> [What is asked]:
Answer with a number only: how many lines of the data contain "scene"?

> [Provided data]:

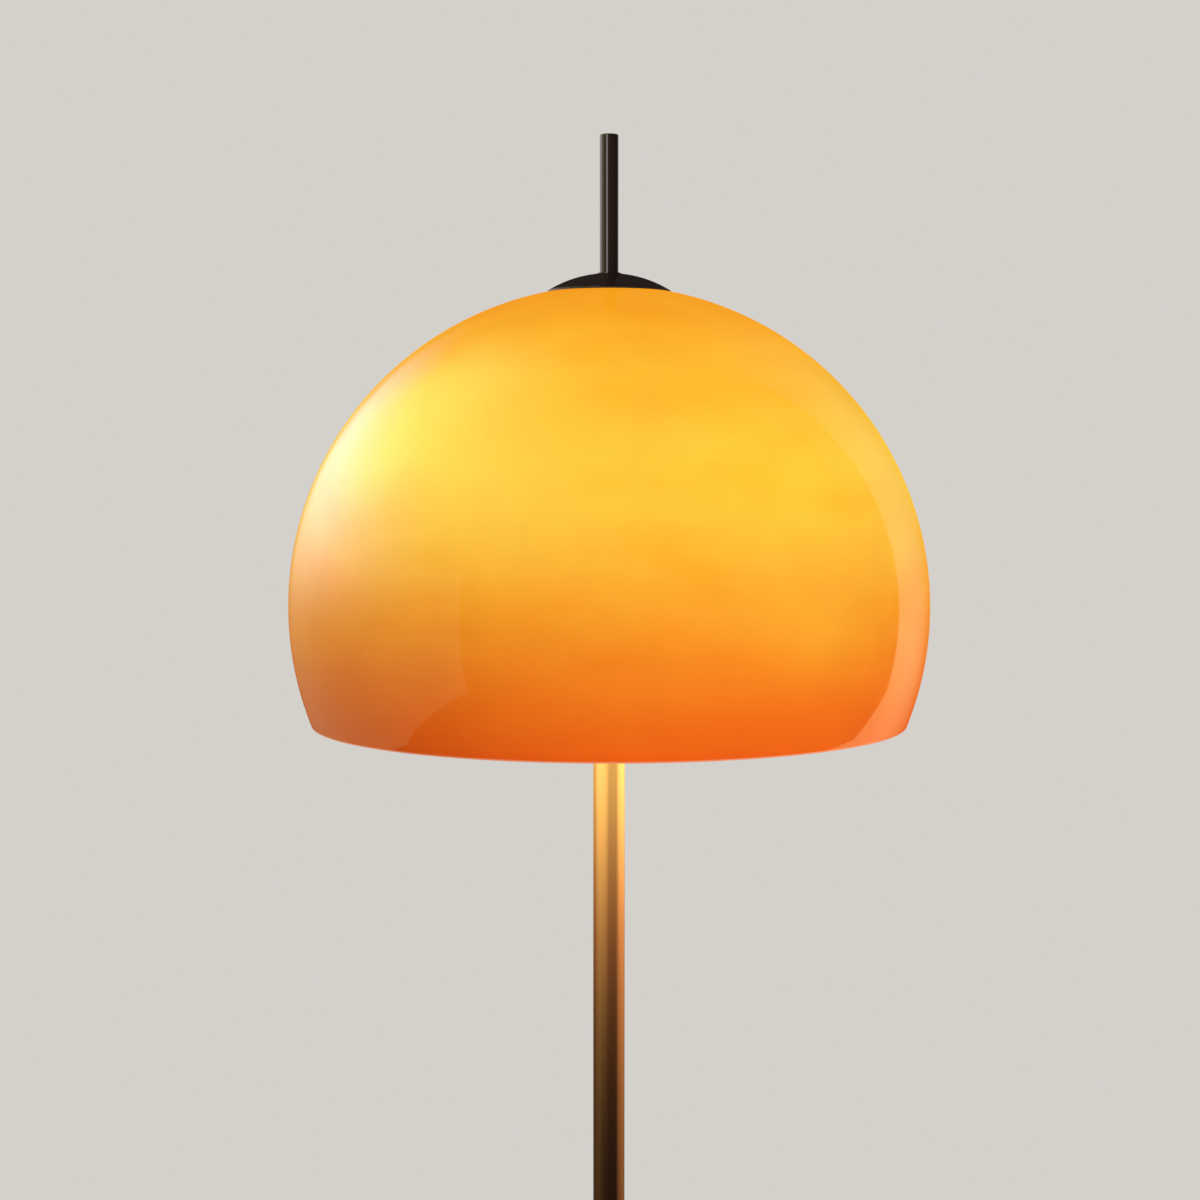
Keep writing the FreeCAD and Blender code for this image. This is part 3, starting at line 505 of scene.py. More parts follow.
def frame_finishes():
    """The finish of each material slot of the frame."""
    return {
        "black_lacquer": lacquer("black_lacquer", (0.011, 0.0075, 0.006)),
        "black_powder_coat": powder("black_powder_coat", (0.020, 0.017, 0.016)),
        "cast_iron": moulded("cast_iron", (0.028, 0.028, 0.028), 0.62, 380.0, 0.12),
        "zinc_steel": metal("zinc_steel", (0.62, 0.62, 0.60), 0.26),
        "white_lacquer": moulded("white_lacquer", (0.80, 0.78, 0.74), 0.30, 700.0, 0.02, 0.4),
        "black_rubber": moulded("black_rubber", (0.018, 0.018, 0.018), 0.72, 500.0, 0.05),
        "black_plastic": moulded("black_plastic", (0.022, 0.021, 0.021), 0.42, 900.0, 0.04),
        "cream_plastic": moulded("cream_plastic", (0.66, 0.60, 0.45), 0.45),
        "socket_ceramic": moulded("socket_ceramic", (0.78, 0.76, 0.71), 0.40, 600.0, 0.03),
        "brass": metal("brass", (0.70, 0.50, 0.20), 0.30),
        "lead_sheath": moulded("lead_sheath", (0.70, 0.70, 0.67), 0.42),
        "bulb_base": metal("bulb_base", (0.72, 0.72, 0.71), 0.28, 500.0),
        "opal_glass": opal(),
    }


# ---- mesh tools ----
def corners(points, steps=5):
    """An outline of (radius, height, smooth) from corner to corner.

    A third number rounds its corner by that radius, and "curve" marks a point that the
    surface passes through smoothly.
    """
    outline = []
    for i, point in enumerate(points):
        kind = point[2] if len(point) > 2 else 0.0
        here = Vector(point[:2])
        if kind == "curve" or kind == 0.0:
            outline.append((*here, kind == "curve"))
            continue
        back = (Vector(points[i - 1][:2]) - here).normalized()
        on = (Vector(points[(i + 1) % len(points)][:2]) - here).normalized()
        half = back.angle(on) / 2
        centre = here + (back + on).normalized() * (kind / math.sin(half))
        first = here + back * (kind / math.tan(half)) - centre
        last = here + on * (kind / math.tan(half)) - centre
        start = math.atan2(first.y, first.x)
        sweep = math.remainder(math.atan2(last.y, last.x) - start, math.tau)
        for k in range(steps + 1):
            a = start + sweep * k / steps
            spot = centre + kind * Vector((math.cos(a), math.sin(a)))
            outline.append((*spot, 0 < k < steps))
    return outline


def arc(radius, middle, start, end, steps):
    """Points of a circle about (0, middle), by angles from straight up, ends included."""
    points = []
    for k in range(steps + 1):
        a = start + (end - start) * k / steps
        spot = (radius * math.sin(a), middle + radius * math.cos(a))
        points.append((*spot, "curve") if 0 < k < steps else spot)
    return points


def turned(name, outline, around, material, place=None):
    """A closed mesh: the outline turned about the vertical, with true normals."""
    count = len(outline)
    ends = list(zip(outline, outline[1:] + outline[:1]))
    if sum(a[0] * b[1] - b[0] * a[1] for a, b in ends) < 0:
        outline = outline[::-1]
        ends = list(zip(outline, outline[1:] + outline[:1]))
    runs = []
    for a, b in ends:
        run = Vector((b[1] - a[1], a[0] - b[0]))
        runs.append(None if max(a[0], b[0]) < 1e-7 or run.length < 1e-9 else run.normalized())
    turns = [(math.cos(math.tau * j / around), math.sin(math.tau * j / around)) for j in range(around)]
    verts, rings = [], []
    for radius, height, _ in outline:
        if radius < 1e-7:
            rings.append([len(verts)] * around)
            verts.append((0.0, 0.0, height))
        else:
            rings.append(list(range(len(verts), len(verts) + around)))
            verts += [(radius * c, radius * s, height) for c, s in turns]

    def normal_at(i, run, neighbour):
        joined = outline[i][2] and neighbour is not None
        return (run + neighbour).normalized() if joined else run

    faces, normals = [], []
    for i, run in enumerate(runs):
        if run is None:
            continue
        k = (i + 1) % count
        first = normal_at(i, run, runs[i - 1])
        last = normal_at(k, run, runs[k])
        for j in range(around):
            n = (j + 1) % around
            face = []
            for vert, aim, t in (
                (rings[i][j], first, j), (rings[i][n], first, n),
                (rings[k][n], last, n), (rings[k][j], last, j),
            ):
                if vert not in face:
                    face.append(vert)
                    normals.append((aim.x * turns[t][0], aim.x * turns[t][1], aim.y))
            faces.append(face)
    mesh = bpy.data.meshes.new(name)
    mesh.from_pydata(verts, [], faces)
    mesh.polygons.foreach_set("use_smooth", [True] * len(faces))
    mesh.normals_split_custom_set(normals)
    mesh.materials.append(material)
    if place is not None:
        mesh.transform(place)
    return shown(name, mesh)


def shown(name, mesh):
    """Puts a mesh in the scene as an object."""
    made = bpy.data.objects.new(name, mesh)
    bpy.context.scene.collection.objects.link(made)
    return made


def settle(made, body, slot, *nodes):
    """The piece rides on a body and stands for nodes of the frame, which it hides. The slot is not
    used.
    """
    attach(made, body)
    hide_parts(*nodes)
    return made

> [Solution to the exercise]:
3